Car purchases fuel borrowing
WASHINGTON – Consumers borrowed more in January to purchase new cars but were once again frugal with their credit cards, offering a mixed sign of their confidence in the economy.
Borrowing rose 2.5 percent, or by $5 billion, the Federal Reserve said Monday. It was the fourth consecutive monthly gain and it increased total consumer debt to $2.41 trillion.
Strong car sales drove the increase. The category that includes auto loans rose 6.9 percent.
But credit card debt fell 6.4 percent in January – the 28th decline in 29 months – to the lowest level since September 2004. Americans had increased their use of plastic in December for the first time since the financial crisis. But they cut back the following month, even though a Social Security tax cut is giving most households an extra $1,000 to 2,000 this year.

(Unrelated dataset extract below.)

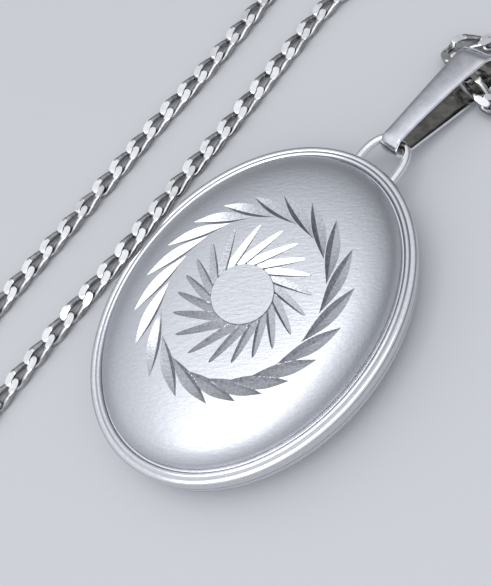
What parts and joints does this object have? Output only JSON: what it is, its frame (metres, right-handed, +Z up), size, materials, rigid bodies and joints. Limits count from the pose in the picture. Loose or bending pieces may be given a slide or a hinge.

“People are still pretty cautious about using their credit cards,” said David Wyss, chief economist at Standard & Poor’s in New York. “We are coming out of a deep recession in which a lot of people got caught with too much debt.”
Consumer debt is 0.7 percent above a three-year low hit in September. It is 6.6 percent below the peak hit in July 2008.
Analysts are predicting that consumers will borrow more in the months ahead, responding to the strengthening economy, a brighter outlook for jobs and the tax cut. But they said the increases will likely be gradual.
Michael Gapen, senior U.S. economist at Barclays Capital, said he expects consumer spending to grow as much as 3.5 percent in 2011, about double last year’s gain.